Working the same beat for years has that effect, most calls for service come from the same locations, you meet the same folks, and those of us who get along with almost everyone we meet probably won't know what a complainant is talking about unless something really stood out. Believe it or not, officers get complained on for things they didn't do, even things they could not possibly have done, reviewing video material can greatly speed up the process. I've been complained on for events that happened when I was in another state, other times when I was in court all day clear across the county, or described in such a way that no one on Earth would link me to the complaint yet I was expected to fully answer detailed questions in each case. As far as extending the right to such materials to others, I'm okay with it but it's way outside my pay grade.

Anonymous said...

Not allowing officers any sort of access to their own video footage, at least for routine stuff, is extremely unworkable.
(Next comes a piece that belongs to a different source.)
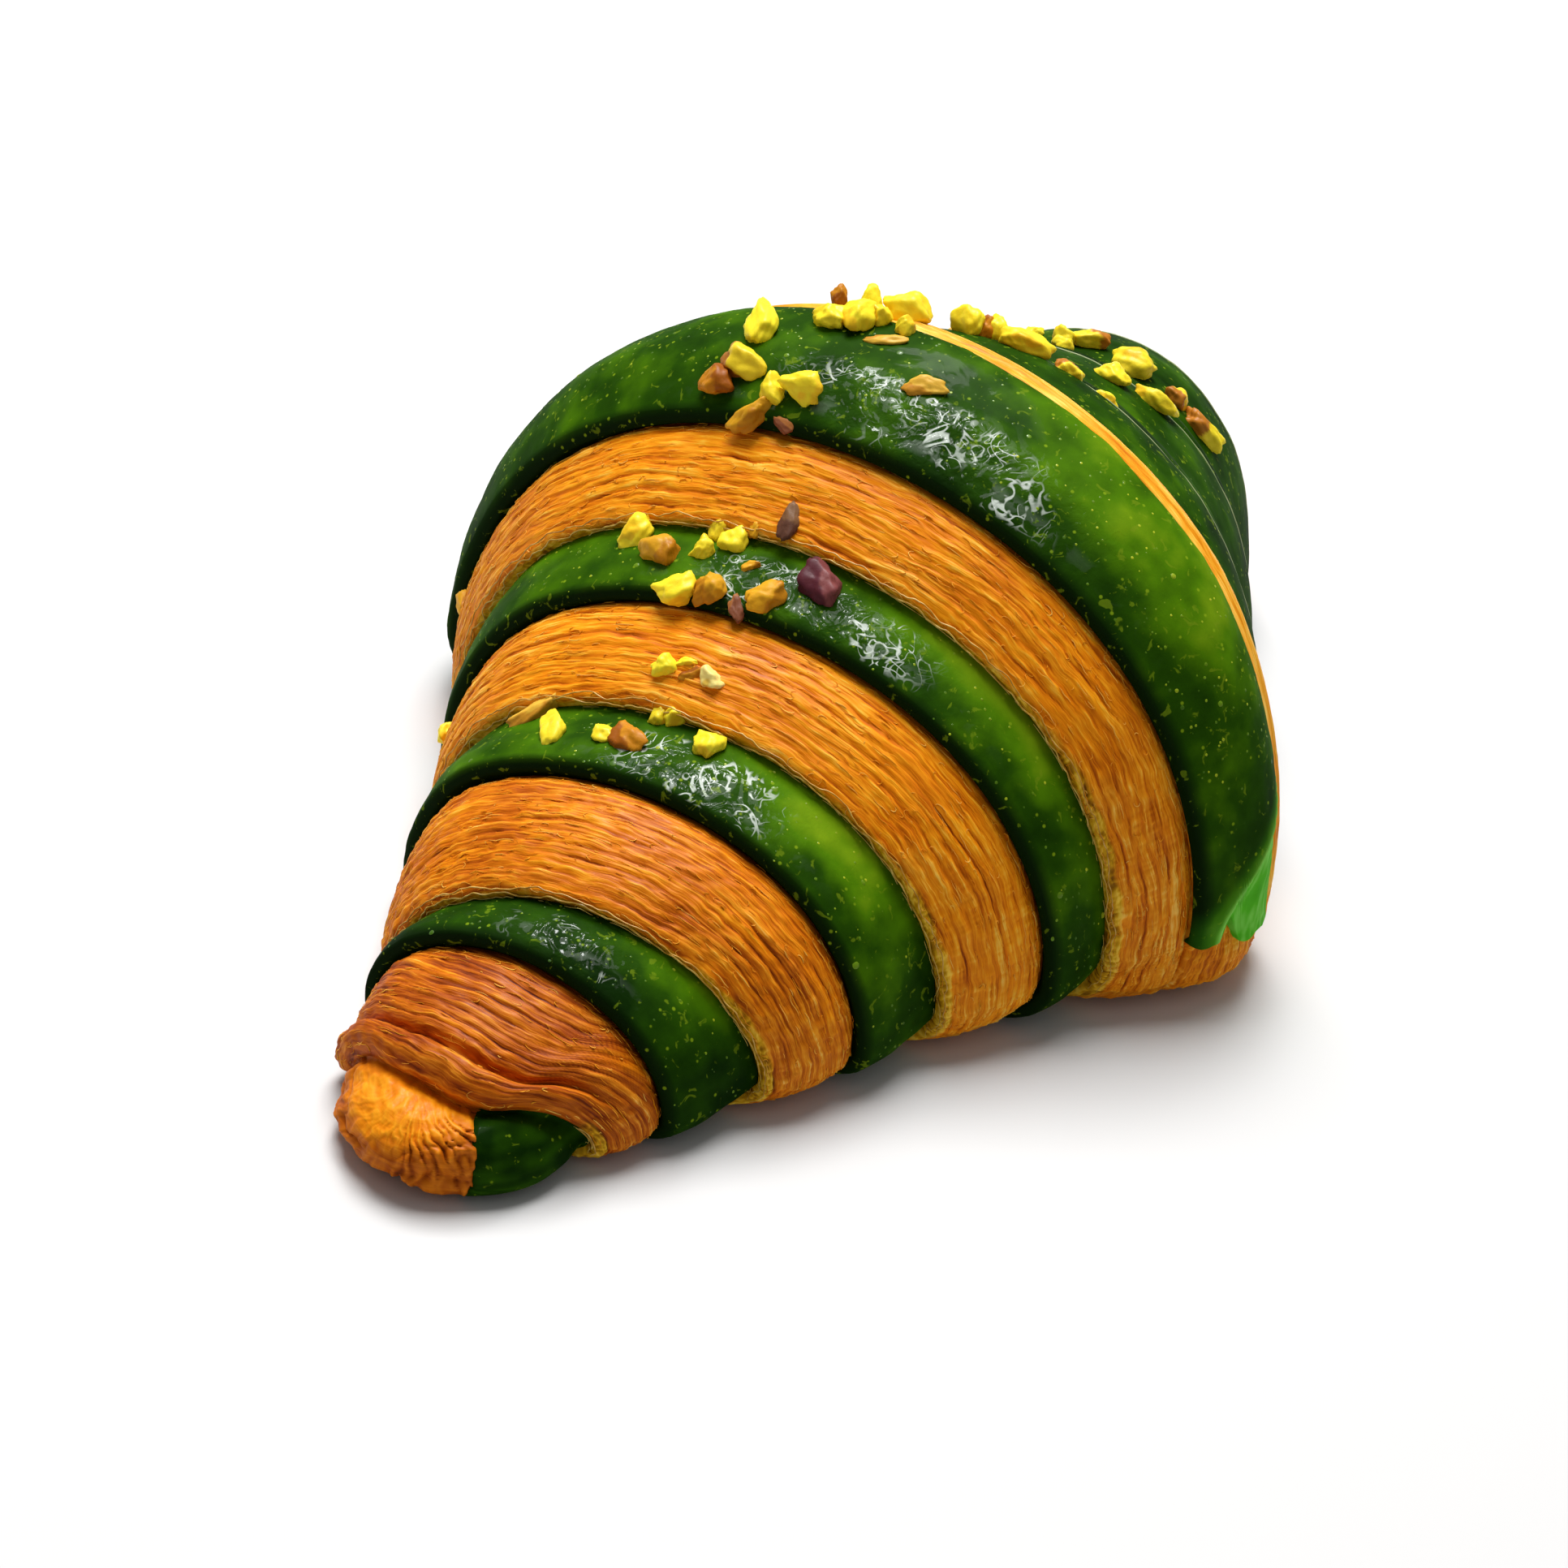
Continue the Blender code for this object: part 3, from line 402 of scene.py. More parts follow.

Officers generate an ENORMOUS amount of video material, particularly if their agencies have vehicle cameras and body cameras. With the tight timelines from the Morton Act, pretty much the only people with the level of personal knowledge about which video clips go with which cases are the involved officers. Even something like a DWI arrest will probably generate 4-10 separate videos, all of which must usually be provided to the defense within 10 days.

Routine review by the officers to make sure that they are accurately recording witness, victim and suspect statements has been an ongoing thing for at least the last twenty years in agencies who routinely use video. And the consensus among scientists and even IACP is that officers should be allowed to view video before making statements in critical incident investigations.

One could certainly change the law to forbid that practice, but that would make it highly likely that no officer would ever talk to a criminal investigator in those incidents, either, other than a brief two or three sentence statement prepared by their lawyer. If you forbid it in routine reports, most police reports would consist of a Garrity statement and the words "See related video."